My time is worth a lot to me, and I’ve realized that I shouldn't squander it with people that aren't going to return what I shared with them into the world, they're just gonna throw it away. Why would I want to do that? Why would I want to put my seeds in infertile soil where they're just going to whither? These are precious seeds that were given to me, as my birthright. I am 49 and I've never created children of my own, so I gotta pass on something to the world. I gotta honor my mother who raised me right, somehow…. She died in my arms in 2015. Diabetes. Me and my dad were holding her, when she passed away. I was lucky enough to get a month to visit before she passed. Hospiss is the way to go, I guess. You die in your own home. I gotta make sure I do right by her. My dad and I don't get along, not anymore. Were just always at odds, me and my dad. I don't think I’d be able to see him. He doesn't understand... me. We were never that close. But he's a good man. So… the street community is my family. I have 200 family members now. And I've been able to make a difference, even just a little bit, which helps me be happy; to know that I can influence people's lives to do good, if I can, when I try.

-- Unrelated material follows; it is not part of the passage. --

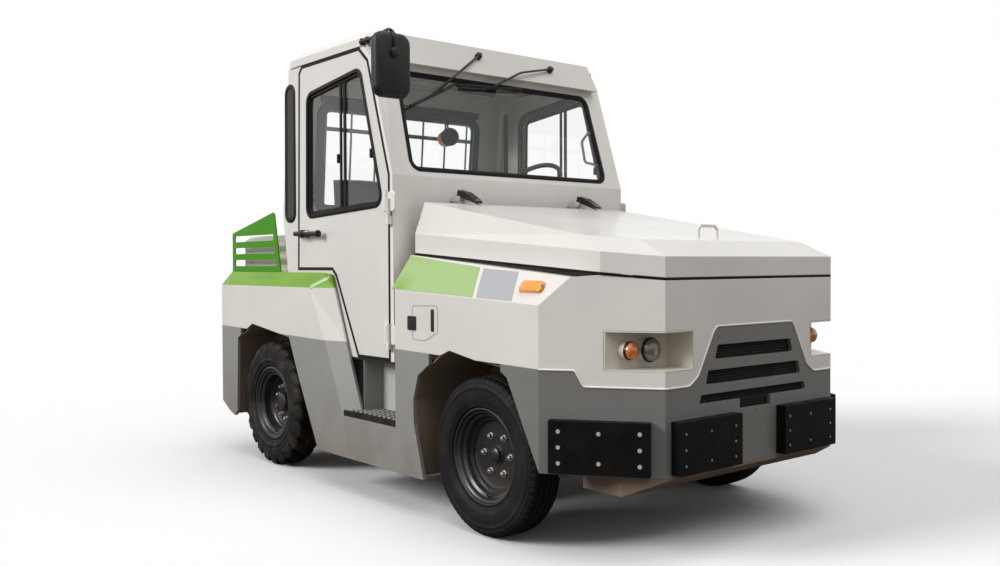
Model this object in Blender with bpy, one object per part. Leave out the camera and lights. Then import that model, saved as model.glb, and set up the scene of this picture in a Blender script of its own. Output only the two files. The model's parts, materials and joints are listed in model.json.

I have some friends that if I were to have a brand new job at the Outback as a waiter, they would come and say, hey I brought all our other friends and they want to order from you and they want to patronize your success and they want you to succeed, by the proper channels. And then there are other friends who are not so much friends that say to you, I know you got this brand new job and I'm here to schmooze on all the free stuff you can get, even though it’s at the risk of your success. You gotta realize who you want to prosper. When you surround yourself with absolute value, people that will punish you if you're full of shit. That's what I need. Cuz if I was to spar with myself I'd be just, too soft. You know, when you have a sparring partner that's a gift; training to fight with a partner who’s willing to test you as much as you are willing to test them.

Tent City, in the shadow of the brand-new "affordable" apartment building, which was almost completely empty at the time.